• Exercise details
In the listing below, locate the line that contains "plate -= screw_hole(hole_spacing" and the line that contains "record = json.load(file)". Restate word for word those two lines and every line between them, and nothing else.

• Task input
## START

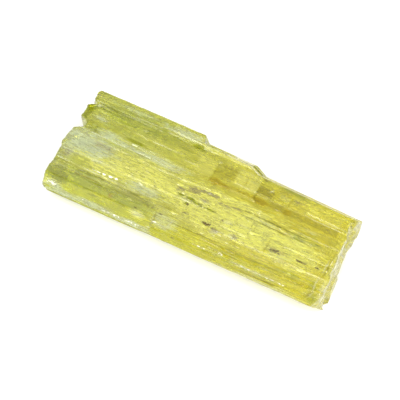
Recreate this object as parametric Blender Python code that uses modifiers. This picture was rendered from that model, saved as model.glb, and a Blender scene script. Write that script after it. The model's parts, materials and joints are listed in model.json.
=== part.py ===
"""A rough golden beryl: one flattened hexagonal crystal, lying on its broad face.

The crystal runs along X. Beryl grows as a six-sided prism whose faces meet at 120 degrees, and
this one is flattened, so two of the six faces are broad. It is built as it grew and broke:

1. a block is cleaved by four sloping planes into the hexagonal prism,
2. every face but the one it lies on is overgrown by long strips, each a little higher or lower
   than its neighbour and each with its own end, and a thicker strip makes the ledge at the back,
3. the notch in the back edge, the sunk front panel, the chips, grooves and pits are cut out,
4. both ends are broken off by a block whose inner side is a stepped break,
5. the whole crystal tapers a little towards +X.
"""

import math
import random

import bmesh
import bpy
from mathutils import Matrix, Vector

MM = 0.001

# Driving dimensions, in metres
LENGTH = 45.2 * MM       # between the mean planes of the two broken ends
WIDTH = 17.2 * MM        # across the two side edges, half way along
THICKNESS = 9.0 * MM     # between the two broad faces, half way along
TAPER = -0.066           # change of section from the -X end to the +X end
OVERHANG = 4.0 * MM      # how far raw strips run past the ends before they are broken off
SEED = 31

# The broad face has a low ridge along it, and leans back behind the ridge
RIDGE = 0.4 * MM
BACK_LEAN = math.radians(2.2)

# Overgrown strips: their mean width, how far they stand out and lean, and how deep they reach in
STRIP_WIDTH = 0.95 * MM
STRIP_LIFT = (0.02 * MM, 0.30 * MM)
STRIP_LEAN = math.radians(6)
STRIP_DEPTH = 1.1 * MM

# The ledge: a thicker strip along the back upper edge, shorter than the crystal
LEDGE_END = -3.21 * MM
LEDGE_WIDTH = 2.3 * MM
LEDGE_OUT = 1.12 * MM
LEDGE_DEPTH = 2.6 * MM
LEDGE_YAW = math.radians(2.0)
LEDGE_TIPS = ((0, 0.2), (0.30, 0.39))
CREST_TIPS = ((0.4, 0.6), (-0.6, 0.8))

# Past the ledge the back upper face is lower
NOTCH_START = 4.9 * MM
NOTCH_DEPTH = 0.66 * MM
NOTCH_FALL = (1.9, 2.6)

# The front upper face is sunk along its upper edge, from the -X end up to a step across it
PANEL_END = -5.6 * MM
PANEL_DEPTH = 0.5 * MM
PANEL_FALL = (-0.1, 0.3)
CUT_UNEVENNESS = 0.12 * MM  # between the strips that the notch and the panel are cut in

# The -X end: the edges of its lengthwise strips, from front to back, how far each reaches beyond
# the mean plane of the end, and how it leans. The frontmost strip is upright from the floor up to
# a little under the middle height, and leans back above that.
END_EDGES = (-6.3 * MM, 0.25 * MM, 1.92 * MM, 4.4 * MM, 4.97 * MM)
END_REACH = (1.16 * MM, 0.1 * MM, -1.3 * MM, -0.2 * MM, -1.6 * MM, -0.75 * MM)
END_LEAN = 0.06
FRONT_END_LEAN = 0.14
UPRIGHT_BELOW_MIDDLE = 0.3 * MM

# The +X end: how far it stays behind the mean plane, how it runs aslant across the crystal and
# leans, and a shallow bite across its width
RIGHT_BEHIND = 1.07 * MM
RIGHT_ASLANT = 0.048
RIGHT_LEAN = 0.034
BITE_MIDDLE = 3.9 * MM
BITE_WIDTH = 2.4 * MM
BITE_DEPTH = 0.7 * MM

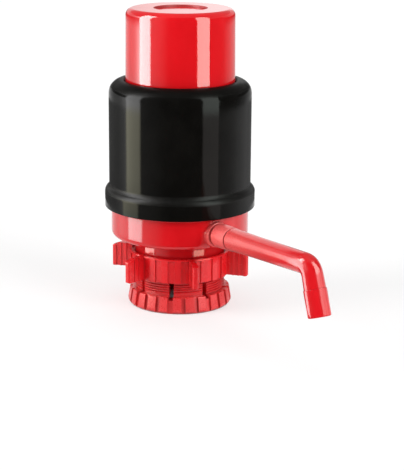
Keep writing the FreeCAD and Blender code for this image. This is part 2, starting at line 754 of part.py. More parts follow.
def spout_seals():
    """Two O-rings on the spigot."""
    rings = [o_ring(SPIGOT_R - 0.5, 0.52, place) for place in seal_places()]
    return on_spout_axis(along_x(Part.makeCompound(rings)))


def nozzle_tip():
    """Sleeve on the end of the nozzle."""
    start = TIP_SEAM + 0.05
    tip = turned([
        (SPIGOT_R + 0.03, start),
        (TIP_R, start, 0.35),
        (TIP_R, NOZZLE_LENGTH, 1.1),
        (WATER_R, NOZZLE_LENGTH, 0.4),
        (WATER_R, start + TIP_HOLD + 0.3),
        (SPIGOT_R + 0.03, start + TIP_HOLD + 0.3),
    ])
    return on_nozzle_axis(along_x(tip))


# --- the nodes ------------------------------------------------------------------------

def build():
    """Every node of the pump by name."""
    upper_clamp_z = PLATE_Z[0] - BELLOWS_LIP - CLAMP_HEIGHT
    lower_clamp_z = DECK_Z[1] + BELLOWS_LIP
    lower_head_z = lower_clamp_z + CLAMP_HEIGHT
    return {
        "base_bowl": base_bowl(),
        "deck_plate": deck_plate(),
        "deck_seal": deck_seal(),
        "outlet_valve": umbrella_valve(DECK_Z[0], DECK_Z[1]),
        "lower_clamp_ring": clamp_ring(lower_clamp_z),
        "lower_screws": screws(lower_head_z, DECK_HOLE_FOOT_Z + 0.1),
        "bellows": bellows(),
        "return_spring": return_spring(),
        "upper_clamp_ring": clamp_ring(upper_clamp_z),
        "upper_screws": screws(upper_clamp_z, PLATE_Z[1] + 10),
        "top_plate": top_plate(),
        "inlet_valve": umbrella_valve(PLATE_Z[0], PLATE_Z[1]),
        "press_cap": press_cap(),
        "sleeve": sleeve(),
        "lock_ring": lock_ring(),
        "retaining_ring": retaining_ring(),
        "collet": collet(),
        "neck_gasket": neck_gasket(),
        "tube_seal": tube_seal(),
        "spout_socket": spout_socket(),
        "spout_clip": spout_clip(),
        "spout_tube": spout_tube(),
        "spout_seals": spout_seals(),
        "nozzle_tip": nozzle_tip(),
    }


os.makedirs("parts", exist_ok=True)
for name, shape in build().items():
    shape.exportStep("parts/" + name + ".step")
    print(name, "solids", len(shape.Solids), "valid", shape.isValid(),
          "volume", round(shape.Volume, 1))
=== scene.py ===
"""Looks of the water jug hand pump: materials, thread, soft parts, studio and camera.

Metres, in the CAD model's frame: +Z up, the pump's axis on Z, the spout along +X.
"""
import math

import bmesh
import bpy
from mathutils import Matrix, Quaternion, Vector

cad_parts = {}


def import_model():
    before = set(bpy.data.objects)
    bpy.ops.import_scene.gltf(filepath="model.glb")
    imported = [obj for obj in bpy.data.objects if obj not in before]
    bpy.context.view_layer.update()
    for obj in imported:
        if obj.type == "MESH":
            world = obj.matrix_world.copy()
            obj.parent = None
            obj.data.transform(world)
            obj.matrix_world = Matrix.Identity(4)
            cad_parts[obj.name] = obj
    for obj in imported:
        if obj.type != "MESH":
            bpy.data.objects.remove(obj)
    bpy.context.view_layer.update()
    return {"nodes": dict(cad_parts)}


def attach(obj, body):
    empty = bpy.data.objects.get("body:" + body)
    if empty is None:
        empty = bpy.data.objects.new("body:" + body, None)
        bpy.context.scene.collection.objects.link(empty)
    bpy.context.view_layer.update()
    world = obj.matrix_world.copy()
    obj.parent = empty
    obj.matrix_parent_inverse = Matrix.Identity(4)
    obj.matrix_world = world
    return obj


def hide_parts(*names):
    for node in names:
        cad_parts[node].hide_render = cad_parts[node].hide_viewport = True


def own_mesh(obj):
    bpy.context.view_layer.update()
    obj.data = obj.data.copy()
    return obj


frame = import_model()

# --- sizes that follow the CAD model, in metres -------------------------------------

MM = 0.001

# thread on the collet's fingers
SLOT_COUNT = 8
SLOT_WIDTH = 3.5 * MM
SLOT_FIRST_DEG = 3.25
THREAD_ROOT_R = 32.4 * MM
THREAD_CREST_R = 33.5 * MM
THREAD_LEAD = 3.6 * MM
THREAD_STARTS = 2
THREAD_Z = (13.6 * MM, 25.2 * MM)

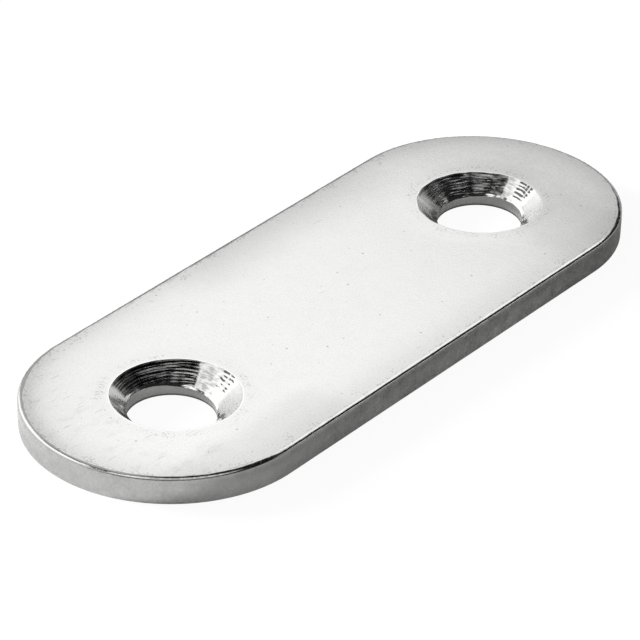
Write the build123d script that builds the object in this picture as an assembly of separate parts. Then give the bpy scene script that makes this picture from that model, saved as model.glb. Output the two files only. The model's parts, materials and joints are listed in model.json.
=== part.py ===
from build123d import *
import math
import os

# A mending plate: a flat steel strip with full round ends, blanked from sheet, with two
# countersunk screw holes on its long centre line. All sizes are in millimetres.
# The origin is at the centre of the underside, +X runs along the plate, and +Z points
# out of the countersunk face.

# Strip
plate_length = 40.0
plate_width = 15.0
plate_thickness = 1.5

# Blanked edge, from the countersunk face down: a rolled-over rim, a straight burnished
# band, a torn band that draws in towards the underside, and the broken-off burr
roll_over_radius = 0.15
torn_band_height = 0.75
torn_band_draw = 0.03
burr_break = 0.05

# Screw holes: a punched bore, then a sink cut with a conical tool
hole_spacing = 25.0
hole_diameter = 4.5
sink_depth = 1.0
sink_angle = 90.0

# How far each sink's tool ran off the centre of its bore, along and across the plate
sink_a_run_out = (0.12, -0.18)
sink_b_run_out = (-0.08, 0.0)

# Each cutting tool reaches past the face that it enters by this much
tool_overshoot = 0.5


# The plate seen from above, drawn in by an inset all round
def outline(inset):
    radius = plate_width / 2 - inset
    straight = plate_length / 2 - plate_width / 2
    front = Line((-straight, -radius), (straight, -radius))
    end_b = ThreePointArc((straight, -radius), (straight + radius, 0), (straight, radius))
    back = Line((straight, radius), (-straight, radius))
    end_a = ThreePointArc((-straight, radius), (-straight - radius, 0), (-straight, -radius))
    return make_face([front, end_b, back, end_a])


# The strip as it leaves the press: its wall changes from the torn to the burnished band
# part of the way up, and its upper rim is rolled over
def blanked_strip():
    waist = Pos(0, 0, torn_band_height) * outline(0)
    torn_band = loft([outline(torn_band_draw), waist], ruled=True)
    burnished_band = extrude(waist, plate_thickness - torn_band_height)
    strip = torn_band + burnished_band
    upper_rim = strip.faces().sort_by(Axis.Z)[-1].edges()
    strip = fillet(upper_rim, roll_over_radius)
    lower_rim = strip.faces().sort_by(Axis.Z)[0].edges()
    return chamfer(lower_rim, burr_break)


# The punch that leaves the bore
def bore_tool():
    height = plate_thickness + 2 * tool_overshoot
    middle = Pos(0, 0, plate_thickness / 2)
    return middle * Cylinder(hole_diameter / 2, height)


# The conical tool that leaves the sink, from its tip to a little above the plate. Its
# cone meets the bore at the sink's depth wherever the two are on one centre.
def sink_tool(run_out):
    flare = math.tan(math.radians(sink_angle / 2))
    sink_radius = hole_diameter / 2 + sink_depth * flare
    tool_radius = sink_radius + tool_overshoot * flare
    tool_height = tool_radius / flare
    tip = Pos(run_out[0], run_out[1], plate_thickness + tool_overshoot - tool_height)
    upwards = (Align.CENTER, Align.CENTER, Align.MIN)
    return tip * Cone(0, tool_radius, tool_height, align=upwards)


# One screw hole's whole cut, placed along the plate
def screw_hole(along, run_out):
    return Pos(along, 0, 0) * (bore_tool() + sink_tool(run_out))


def mending_plate():
    plate = blanked_strip()
    plate -= screw_hole(-hole_spacing / 2, sink_a_run_out)
    plate -= screw_hole(hole_spacing / 2, sink_b_run_out)
    return plate


os.makedirs("parts", exist_ok=True)
export_step(mending_plate(), "parts/plate.step")
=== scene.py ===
import bpy
import json
import math
from mathutils import Matrix, Vector


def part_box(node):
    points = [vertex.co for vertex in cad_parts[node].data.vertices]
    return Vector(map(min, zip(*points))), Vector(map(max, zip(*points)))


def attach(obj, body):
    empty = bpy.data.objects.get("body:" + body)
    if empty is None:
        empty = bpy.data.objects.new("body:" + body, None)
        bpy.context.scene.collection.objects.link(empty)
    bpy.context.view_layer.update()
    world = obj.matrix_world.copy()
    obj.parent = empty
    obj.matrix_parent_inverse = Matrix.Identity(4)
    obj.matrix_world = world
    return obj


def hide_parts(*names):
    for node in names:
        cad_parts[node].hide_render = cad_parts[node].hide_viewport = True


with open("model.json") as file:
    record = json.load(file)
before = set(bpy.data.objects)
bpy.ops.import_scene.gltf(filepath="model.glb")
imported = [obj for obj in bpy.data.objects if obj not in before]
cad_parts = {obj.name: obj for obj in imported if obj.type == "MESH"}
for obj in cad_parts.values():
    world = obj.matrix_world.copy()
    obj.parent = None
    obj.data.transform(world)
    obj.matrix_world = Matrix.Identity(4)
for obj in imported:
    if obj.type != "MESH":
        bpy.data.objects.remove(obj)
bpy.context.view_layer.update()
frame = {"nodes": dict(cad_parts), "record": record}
mounts = {mount["name"]: mount for mount in frame["record"]["mounts"]}
metresPerMm = 0.001
print("frame loaded:", sorted(frame["nodes"]))


class Value:
    # a number that varies over a surface: a node's output that can be added, multiplied and so on
    def __init__(self, tree, socket):
        self.tree = tree
        self.socket = socket

    def __add__(self, other):
        return mathNode(self.tree, "ADD", self, other)

    def __radd__(self, other):
        return mathNode(self.tree, "ADD", other, self)

    def __sub__(self, other):
        return mathNode(self.tree, "SUBTRACT", self, other)

    def __rsub__(self, other):
        return mathNode(self.tree, "SUBTRACT", other, self)

    def __mul__(self, other):
        return mathNode(self.tree, "MULTIPLY", self, other)

    def __rmul__(self, other):
        return mathNode(self.tree, "MULTIPLY", other, self)

    def __truediv__(self, other):
        return mathNode(self.tree, "DIVIDE", self, other)


def plug(tree, socket, value):
    # links a value or a node's output to a socket, or sets a plain number on it
    if isinstance(value, Value):
        tree.links.new(value.socket, socket)
    elif isinstance(value, bpy.types.NodeSocket):
        tree.links.new(value, socket)
    else:
        socket.default_value = value


def mathNode(tree, operation, *values):
    node = tree.nodes.new("ShaderNodeMath")
    node.operation = operation
    for socket, value in zip(node.inputs, values):
        plug(tree, socket, value)
    return Value(tree, node.outputs[0])


def lowest(a, b):
    return mathNode(a.tree, "MINIMUM", a, b)


def highest(a, b):
    return mathNode(a.tree, "MAXIMUM", a, b)


def between(a, low, high):
    return lowest(highest(a, low), high)


def hypot(a, b):
    return mathNode(a.tree, "SQRT", a * a + b * b)


def sine(a):
    return mathNode(a.tree, "SINE", a)


def cosine(a):
    return mathNode(a.tree, "COSINE", a)


def magnitude(a):
    return mathNode(a.tree, "ABSOLUTE", a)


def bell(distance, width):
    # 1 at no distance, falling smoothly to nothing over about two widths
    ratio = distance / width
    return mathNode(distance.tree, "EXPONENT", ratio * ratio * -1.0)


def ramp(a, start, end):
    # 0 up to start, 1 from end, smooth between; start may be the larger
    share = between((a - start) / (end - start), 0.0, 1.0)
    return share * share * (3.0 - 2.0 * share)


def lerp(a, b, share):
    return a + (b - a) * share


def withinTurn(angle, centre, halfWidth, soft):
    # 1 within halfWidth of a direction and 0 beyond it, fading over soft, all in degrees
    gap = magnitude(mathNode(angle.tree, "WRAP", angle - centre, 180.0, -180.0))
    return ramp(gap, halfWidth + soft / 2, halfWidth - soft / 2)


def degrees(angle):
    # from radians
    return angle * (180 / math.pi)


def joinXyz(tree, x, y, z):
    node = tree.nodes.new("ShaderNodeCombineXYZ")
    for socket, value in zip(node.inputs, (x, y, z)):
        plug(tree, socket, value)
    return node.outputs[0]


def splitXyz(tree, vector):
    node = tree.nodes.new("ShaderNodeSeparateXYZ")
    tree.links.new(vector, node.inputs[0])
    return [Value(tree, output) for output in node.outputs]


def objectPlace(tree):
    # a point's place on the object, in millimetres
    coordinates = tree.nodes.new("ShaderNodeTexCoord")
    return [value / metresPerMm for value in splitXyz(tree, coordinates.outputs["Object"])]


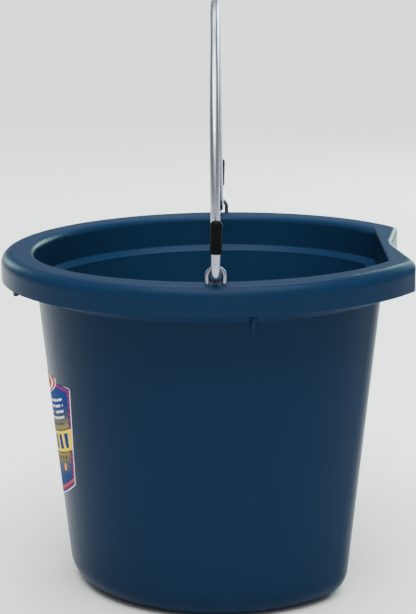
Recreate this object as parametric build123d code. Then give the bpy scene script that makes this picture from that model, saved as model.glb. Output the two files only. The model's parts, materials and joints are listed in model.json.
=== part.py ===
from build123d import *
from math import atan2, cos, degrees, radians, sin, sqrt, tan
import os

# Feed bucket with a flat back, a hollow rim and a steel wire bail. Millimetres, +Z up.
# The round front faces -Y, the flat back +Y, and the bail swings about X. The plan of
# every wall is a circle cut by a flat. Sizes called radius or flat are measured from that
# circle's centre. The finished assembly is moved along Y, so that its origin is on the
# floor at the middle of the rim's plan.

# Overall
rim_radius = 190.0
rim_flat = 164.8
height = 298.0

# Rim: a channel that is open underneath
rim_width = 28.5
rim_back_width = 21.6
rim_corner = 11.0
rim_round = 10.0
rim_back_round = 4.5
lip_round = 6.0
lip_back_round = 1.5
skirt_depth = 24.5
skirt_edge_round = 0.9
notch_half_width = 78.0
notch_depth = 12.2
notch_round = 120.0

# Wall
wall = 3.0
collar_depth = 30.0
collar_corner = 12.0
ledge_height = 5.0
ledge_step = 5.0
ledge_back_step = 8.4
ledge_round = 1.0
wall_corner = 42.0
front_draft = 5.35
back_draft = 6.4

# Floor
floor_thickness = 4.5
base_round = 24.0
foot_recess = 1.5
foot_width = 9.0
recess_draft = 1.0
gate_radius = 6.0
gate_height = 0.8

# Ribs under the rim, at angles from +X, mirrored in the YZ plane. A gusset runs down the
# wall, and a short rib stays in the channel. Both show as a nub below the skirt.
gusset_angle = 10.5
short_rib_angle = -64.5
rib_thickness = 4.0
nub_drop = 3.0
nub_width = 3.4
gusset_tail = 24.0
gusset_edge_round = 1.2
arch_bulge = 0.27
short_rib_rise = 2.0

# Eyes: a wire arch on the rim, with threaded legs through it
eye_inset = 14.0
eye_wire = 3.8
eye_side_clearance = 1.2
eye_top_clearance = 2.2
eye_hole_clearance = 0.2
thread_clearance = 0.1
leg_beyond_nut = 2.0

# Backing plates and nuts inside the rim channel
plate_width = 10.0
plate_length = 26.0
plate_thickness = 1.8
plate_edge = 3.6
plate_corner = 2.0
nut_wall = 1.6
nut_thickness = 3.2
nut_chamfer = 0.5

# Bail
bail_wire = 7.5
bail_rise = 204.2
bail_gap = 1.4
hook_inside_radius = 5.75
tail_lean = 2.0
lean_radius = 60.0
tail_length = 45.0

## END

• Response to this task
    plate -= screw_hole(hole_spacing / 2, sink_b_run_out)
    return plate


os.makedirs("parts", exist_ok=True)
export_step(mending_plate(), "parts/plate.step")
=== scene.py ===
import bpy
import json
import math
from mathutils import Matrix, Vector


def part_box(node):
    points = [vertex.co for vertex in cad_parts[node].data.vertices]
    return Vector(map(min, zip(*points))), Vector(map(max, zip(*points)))


def attach(obj, body):
    empty = bpy.data.objects.get("body:" + body)
    if empty is None:
        empty = bpy.data.objects.new("body:" + body, None)
        bpy.context.scene.collection.objects.link(empty)
    bpy.context.view_layer.update()
    world = obj.matrix_world.copy()
    obj.parent = empty
    obj.matrix_parent_inverse = Matrix.Identity(4)
    obj.matrix_world = world
    return obj


def hide_parts(*names):
    for node in names:
        cad_parts[node].hide_render = cad_parts[node].hide_viewport = True


with open("model.json") as file:
    record = json.load(file)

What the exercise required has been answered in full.